My Grandfather was a Wobbly organizer (Workers of the World), but todays unions lost everything they once stood for and will one day have to fight for again in a different generation.
For today they can go to hell and go broke. They are right there with the ACLU imho.
Know them? They don't need to know them, they just tell them what they should or should not do.
I wonder how much money would be saved if government unions were abolished.
"Time to pass the NATIONAL RIGHT TO WORK ACT!"
Yes, yes, yes. Federal right-to-work legislation would reform unions in that they would finally have to either represent their memebrs or go the way of the USSR. This would be a blow to the lefties that now control the Democratic party.

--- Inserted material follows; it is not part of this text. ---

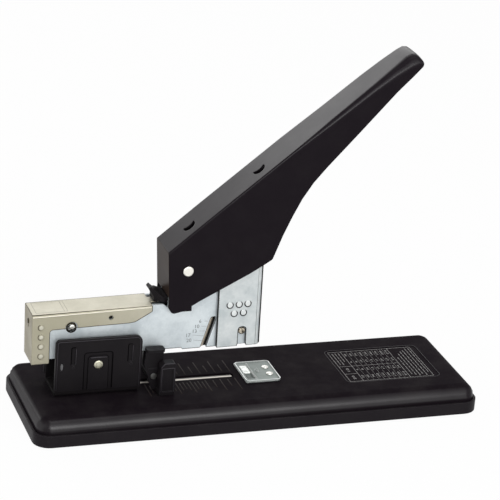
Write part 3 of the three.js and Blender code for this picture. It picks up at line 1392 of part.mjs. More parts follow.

The union concept is a fading relic of the last century and needs to wither and die. It fosters shoddy workmanship, goldbricking on the job and unneeded costs to companies and consumers. It weakens our competative position as a nation. Unions and their partners in slime---the ratty sordid demoncraps need to go down in flames!
You know it. The union leadership uses and abuses their constituency....they are dues pimps.
same thing here in NYC - they raised tolls on bridges again (one bridge costs $9 to cross) - most of it goes for municipal salaries and pensions. its not the salaries that are so bad, its the pensions. public school teachers go out with 90% pension - on a $100K salary, they take a $90K yearly pension for life. And no politician says a word about it.